Cukor filming Camille (1936) on an MGM soundstage with Greta Garbo’s favorite cinematographer, William Daniels (behind camera in white shirt and glasses). Daniels also shot such other Garbo classics as Flesh and the Devil, Queen Christina, and Ninotchka and four other Cukor films, including Dinner at Eight and Pat and Mike. Source: MGM/Alamy.
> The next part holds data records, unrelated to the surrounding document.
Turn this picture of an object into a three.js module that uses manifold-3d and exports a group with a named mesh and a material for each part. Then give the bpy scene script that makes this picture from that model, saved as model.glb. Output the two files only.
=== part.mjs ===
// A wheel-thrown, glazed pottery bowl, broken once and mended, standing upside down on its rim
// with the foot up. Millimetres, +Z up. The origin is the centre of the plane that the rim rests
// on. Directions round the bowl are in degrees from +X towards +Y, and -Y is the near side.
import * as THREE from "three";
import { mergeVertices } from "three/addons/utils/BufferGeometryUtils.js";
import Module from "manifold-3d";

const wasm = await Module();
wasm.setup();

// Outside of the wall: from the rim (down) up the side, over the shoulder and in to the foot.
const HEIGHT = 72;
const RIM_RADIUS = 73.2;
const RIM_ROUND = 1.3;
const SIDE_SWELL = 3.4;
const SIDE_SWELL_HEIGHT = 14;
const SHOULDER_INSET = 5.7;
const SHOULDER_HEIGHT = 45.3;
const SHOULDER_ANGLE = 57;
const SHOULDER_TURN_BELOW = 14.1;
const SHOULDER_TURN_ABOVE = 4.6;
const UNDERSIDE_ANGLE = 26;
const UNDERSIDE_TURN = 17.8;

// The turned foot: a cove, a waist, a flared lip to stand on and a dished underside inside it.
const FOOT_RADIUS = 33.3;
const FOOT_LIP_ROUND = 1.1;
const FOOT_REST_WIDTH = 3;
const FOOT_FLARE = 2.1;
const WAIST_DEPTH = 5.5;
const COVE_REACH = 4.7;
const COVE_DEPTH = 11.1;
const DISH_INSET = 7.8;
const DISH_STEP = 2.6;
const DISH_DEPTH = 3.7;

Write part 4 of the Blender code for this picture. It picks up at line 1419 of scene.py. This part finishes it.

The acting team Cukor was most associated with as a director was Hepburn and Spencer Tracy, and it’s more and more accepted that Tracy was in fact a tormented closet homosexual (see Spencer Tracy: A Biography by James Curtis) and the ‘doomed love’ with Hepburn was a myth. The convenient justification for their secret affair, which all of America somehow conveniently knew about, was he supposedly couldn’t divorce his wife and marry Hepburn because he was so darned Catholic. It was really a friendship and very lucrative professional partnership. They made nine movies together, with Cukor directing four of them and carefully shaping their image. Especially in Adam’s Rib (1949) and Pat and Mike (1952), America’s favorite romantic screen couple were seen working out marriages of equality. That was not a bad thing, and maybe Cukor’s queerness had something to do with his equitable attitude toward the battle of the sexes. But that’s not the same as telling queer stories. The self-effacing director who served the text and the performer was forced to efface – erase – his queerness and therefore one of the deepest parts of himself from his work. Except, of course, for the spirit of queerness that suffused all of it.